Martin Austin Fido (18 October 1939 – 2 April 2019) was a university professor, true crime writer and broadcaster. His many books include The Crimes, Detection and Death of Jack the Ripper, The Official Encyclopedia of Scotland Yard, Serial Killers, and The Murder Guide to London.  He is also one of the authors of The complete Jack the Ripper A to Z.

After leaving Balliol College, Oxford, in 1966, where he had been a junior research fellow in English, he went to the University of Leeds where he lectured in English until 1973.  In 1971 he went to Michigan State University in the USA where he was a visiting associate professor for one year, and in 1973 he became a reader in English Literature and head of the English department at the University of the West Indies, Cave Hill Campus, Barbados. In the West Indies he was active in theatre and educational broadcasting.

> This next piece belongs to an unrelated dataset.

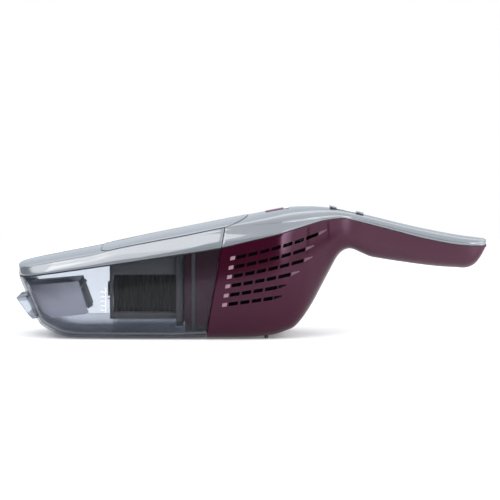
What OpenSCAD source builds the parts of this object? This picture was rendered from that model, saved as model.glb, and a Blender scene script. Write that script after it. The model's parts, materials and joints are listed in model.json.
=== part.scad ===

In 1983 he returned to England and became a freelance writer and broadcaster, specialising in true crime. He broadcast a weekly radio programme called Murder After Midnight on London's LBC Radio from 1987 to 2001, some of which were produced and released commercially on cassette and CD by his friend (and fellow LBC broadcaster) Paul Savory.  Aside from his many true crime books he has also written illustrated biographies of Charles Dickens, William Shakespeare, Rudyard Kipling and Oscar Wilde, and books on Agatha Christie, and Sherlock Holmes. He translated Louis Cazamian's Le Roman Social en Angleterre, and his play Let's Go Bajan! was performed successfully in Barbados and London.

A number of Murder After Midnight stories are available on iTunes with additional titles planned for early 2013 release.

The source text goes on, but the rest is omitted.